Why It Matters in NHI Security

Cross-system relationships are a major reason NHI risk remains invisible during isolated reviews. When a service account, API key, or agent inherits access through another platform, the effective privilege often exceeds what any single system reports. That matters because NHIs already represent a high-risk control surface: NHI Mgmt Group reports that 97% of NHIs carry excessive privileges, and 80% of identity breaches involved compromised non-human identities such as service accounts and API keys, according to the Ultimate Guide to NHIs. Cross-system relationships convert those excessive privileges into reachable attack paths, especially when secrets are reused, federated trust is loosely scoped, or offboarding only removes access in one system. Practitioners also need to align these relationships with broader Zero Trust controls, because trust propagation is where policy drift becomes exploitable.

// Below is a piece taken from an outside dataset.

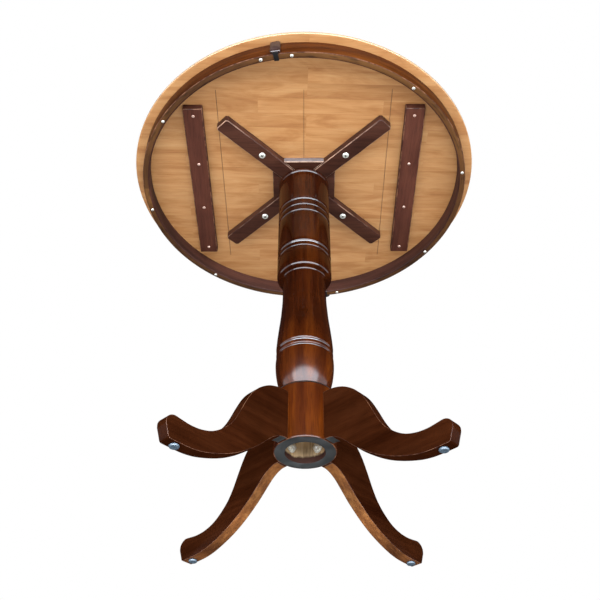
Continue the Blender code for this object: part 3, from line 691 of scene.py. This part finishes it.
def leg_mesh(name, under_mat, paint_reach):
    """Leg along +X; hub paint runs on to its underside as far as paint_reach."""
    bm = prism(smooth(LEG_TOP, 5) + smooth(LEG_UNDER, 5), -LEG_HALF_T, LEG_HALF_T,
               Matrix.Rotation(math.radians(90), 4, "X"))
    for face in bm.faces:
        x = face.calc_center_median().x
        if face.normal.z < -0.45 and x > 0.068:
            face.material_index = 3 if x < paint_reach else 1
    ease(bm, 0.0014, 3, material=2)
    return mesh_of(to_object(name, bm, [LEG_WOOD, under_mat, WORN_HIGHLIGHT_DARK, HUB_PAINT]))


def glide_mesh():
    """Plastic button on a nail, with a small dimple underneath."""
    return mesh_of(lathe("glide_source",
                         [(0.0, 0.020), (0.0013, 0.018), (0.0015, 0.0056), (0.0080, 0.0056),
                          (0.0092, 0.0050), (0.0096, 0.0040), (0.0095, 0.0024), (0.0088, 0.0010),
                          (0.0074, 0.0002), (0.0060, 0.0), (0.0030, 0.0), (0.0022, 0.0004), (0.0, 0.0006)],
                         48, [GLIDE_PLASTIC]))


def flanged_nut_mesh():
    """Hexagon nut along Z, with its washer face at the seat."""
    seat, hex_r = 0.0411, 0.0092
    low, high = seat - 0.0080, seat - 0.0012
    bm = bmesh.new()
    bmesh.ops.create_cone(bm, cap_ends=True, segments=6, radius1=hex_r, radius2=hex_r,
                          depth=high - low, matrix=Matrix.Translation((0, 0, (low + high) / 2)))
    ease(bm, 0.0005, angle=40.0)
    flange = lathe("flange_source",
                   [(0.0112, seat), (0.0115, seat - 0.0006), (0.0111, seat - 0.0014),
                    (0.0090, seat - 0.0016), (0.0045, seat - 0.0016), (0.0045, seat)],
                   36, [ZINC], closed=True)
    bm.from_mesh(mesh_of(flange))
    return mesh_of(to_object("nut_source", bm, [ZINC]))


def hanger_bolt_mesh():
    """Bolt along Z: plain shank in the leg, threaded end inside the hub."""
    radius, root, pitch = 0.0040, 0.0035, 0.0008
    plain_end, thread_start, thread_end = 0.112, 0.062, 0.0322
    points = [(0.0, plain_end)]
    z = plain_end
    while z > thread_end:
        points.append((radius, z))
        if z < thread_start:
            points.append((root, z - pitch / 2))
            z -= pitch
        else:
            z -= 0.0100
    points += [(0.0030, thread_end - 0.0005), (0.0, thread_end - 0.0005)]
    return mesh_of(lathe("bolt_source", points, 20, [ZINC]))


leg_meshes = {"front": leg_mesh("front_leg_mesh", LEG_WOOD, 0.088),
              "back": leg_mesh("back_leg_mesh", LEG_UNDER_WOOD, 0.070)}
glide, nut, bolt = glide_mesh(), flanged_nut_mesh(), hanger_bolt_mesh()
for side, deg in LEG_TURNS:
    turn = math.radians(deg)
    place(leg_meshes[side.split("_")[0]], "leg_piece_" + side, 0.0, 0.0, 0.0, turn,
          "leg_wood", "leg_" + side)
    place(glide, "glide_piece_" + side, GLIDE_REACH * math.cos(turn), GLIDE_REACH * math.sin(turn), 0.0,
          turn, "glide_plastic", "glide_" + side)
    axis = Matrix.Translation((0, 0, BOLT_Z)) @ spin(deg) @ Matrix.Rotation(math.radians(90), 4, "Y")
    for label, mesh, node in (("leg_nut_piece_", nut, "leg_nut_"), ("leg_bolt_piece_", bolt, "leg_bolt_")):
        ob = link(bpy.data.objects.new(label + side, mesh))
        ob.matrix_world = axis
        stand_for(ob, node + side)

for name in ("tie_rod", "tie_rod_nut"):
    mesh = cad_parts[name].data
    mesh.materials.clear()
    mesh.materials.append(ZINC)


# ---------------------------------------------------------------- floor, surroundings, lights, camera
def pale_floor():
    """Round floor that is clear from below, because the camera stands lower than the feet."""
    mat = bpy.data.materials.new("floor_pale")
    mat.use_nodes = True
    tree = mat.node_tree
    side = tree.nodes.new("ShaderNodeNewGeometry")
    clear = tree.nodes.new("ShaderNodeBsdfTransparent")
    blend = tree.nodes.new("ShaderNodeMixShader")
    pale = tree.nodes["Principled BSDF"]
    pale.inputs["Base Color"].default_value = (0.86, 0.86, 0.86, 1.0)
    pale.inputs["Roughness"].default_value = 0.8
    tree.links.new(side.outputs["Backfacing"], blend.inputs[0])
    tree.links.new(pale.outputs[0], blend.inputs[1])
    tree.links.new(clear.outputs[0], blend.inputs[2])
    tree.links.new(blend.outputs[0], tree.nodes["Material Output"].inputs["Surface"])
    bpy.ops.mesh.primitive_circle_add(vertices=96, radius=2.8, fill_type="NGON", location=(0, 0, 0))
    floor = bpy.context.object
    floor.name = "floor"
    floor.data.materials.append(mat)
    floor.visible_shadow = floor.visible_diffuse = floor.visible_glossy = False


def studio_world():
    """White to the camera, dim to reflections, and brighter from below than from above to the rest."""
    world = bpy.data.worlds.new("studio")
    bpy.context.scene.world = world
    world.use_nodes = True
    tree = world.node_tree
    coords = tree.nodes.new("ShaderNodeTexCoord")
    split = tree.nodes.new("ShaderNodeSeparateXYZ")
    span = tree.nodes.new("ShaderNodeMapRange")
    span.inputs[1].default_value, span.inputs[2].default_value = -1.0, 1.0
    ramp = tree.nodes.new("ShaderNodeValToRGB")
    low, high = ramp.color_ramp.elements
    low.position, low.color = 0.35, (0.95, 0.97, 1.0, 1)
    high.position, high.color = 0.60, (0.42, 0.43, 0.45, 1)
    tree.links.new(coords.outputs["Generated"], split.inputs[0])
    tree.links.new(split.outputs[2], span.inputs[0])
    tree.links.new(span.outputs[0], ramp.inputs[0])
    paths = tree.nodes.new("ShaderNodeLightPath")
    seen = ramp.outputs[0]
    for ray, colour in (("Is Glossy Ray", (0.030, 0.036, 0.045, 1.0)),
                        ("Is Camera Ray", (1.0, 1.0, 1.0, 1.0))):
        choice = tree.nodes.new("ShaderNodeMix")
        choice.data_type = "RGBA"
        choice.inputs[7].default_value = colour
        tree.links.new(paths.outputs[ray], choice.inputs[0])
        tree.links.new(seen, choice.inputs[6])
        seen = choice.outputs[2]
    tree.links.new(seen, tree.nodes["Background"].inputs[0])


def area(name, location, target, width, height, watts, colour):
    light = bpy.data.lights.new(name, "AREA")
    light.shape, light.size, light.size_y = "RECTANGLE", width, height
    light.energy, light.color = watts, colour
    ob = link(bpy.data.objects.new(name, light))
    ob.location = location
    ob.rotation_euler = (Vector(target) - Vector(location)).to_track_quat("-Z", "Y").to_euler()
    ob.visible_camera = False
    return ob


def lights():
    """A window in front, panels that only reflections see, and two soft fills that they don't."""
    area("window_front", (0.1, -2.9, -0.07), (0.1, 0.0, -0.07), 7.5, 2.0, 400.0, (0.86, 0.93, 1.0))
    glint_z, glint_height, glint_colour = -0.33, 2.53, (0.80, 0.89, 1.0)
    for name, place_at, aim, width, watts in (
            ("glint_front", (0.1, -2.8, glint_z), (0.1, 0.0, glint_z), 7.5, 1100.0),
            ("glint_left", (-3.7, -0.9, glint_z), (0.0, -0.9, glint_z), 3.9, 170.0),
            ("glint_right", (3.9, -0.9, glint_z), (0.0, -0.9, glint_z), 3.9, 170.0)):
        area(name, place_at, aim, width, glint_height, watts, glint_colour).visible_diffuse = False
    for name, place_at, aim, size, watts in (
            ("fill_below", (0.0, -0.9, -2.2), (0.0, 0.0, 0.9), 2.4, 40.0),
            ("key_above", (-1.4, 0.8, 3.0), (0.0, 0.0, 0.8), 1.8, 60.0)):
        area(name, place_at, aim, size, size, watts, (1.0, 0.98, 0.95)).visible_glossy = False


def camera():
    data = bpy.data.cameras.new("camera")
    data.lens, data.sensor_width, data.clip_end = 51.19, 36.0, 60.0
    ob = link(bpy.data.objects.new("camera", data))
    place_at = (-0.0504, -1.5595, -0.7916)
    right = Vector((0.9997, -0.0254, 0.0))
    up = Vector((-0.0166, -0.6545, 0.7557))
    ahead = Vector((0.0192, 0.7555, 0.6547))
    ob.matrix_world = Matrix.Translation(place_at) @ Matrix((right, up, -ahead)).transposed().to_4x4()
    bpy.context.scene.camera = ob


pale_floor()
studio_world()
lights()
camera()
bpy.context.scene.view_settings.view_transform = "Standard"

Organisational exposure typically becomes obvious only after a compromised account is used to traverse from one system into another, at which point cross-system relationship mapping becomes operationally unavoidable to address.

For implementation patterns that reduce hidden trust paths, practitioners can also reference NIST Cybersecurity Framework 2.0 and treat every cross-platform grant as a reviewable access dependency.

Standards & Framework Alignment

This section maps relevant standards and security frameworks to the operational risks and controls described in this guidance.

OWASP Non-Human Identity Top 10 address the attack and risk surface, while NIST CSF 2.0, NIST Zero Trust (SP 800-207) and NIST SP 800-63 set the governance and control requirements practitioners need to meet.

Framework Control / Reference Relevance
OWASP Non-Human Identity Top 10 NHI-04 Cross-system trust paths create hidden privilege relationships beyond direct entitlements.
NIST CSF 2.0 PR.AC-4 Least-privilege access must account for inherited access across connected systems.
NIST Zero Trust (SP 800-207) SC-2 Zero Trust requires continuous validation of trust relationships between systems.
NIST SP 800-63 Federated identity chains affect assurance, even when direct credentials are not reused.

Inventory and review transitive access paths so each dependency remains least privilege.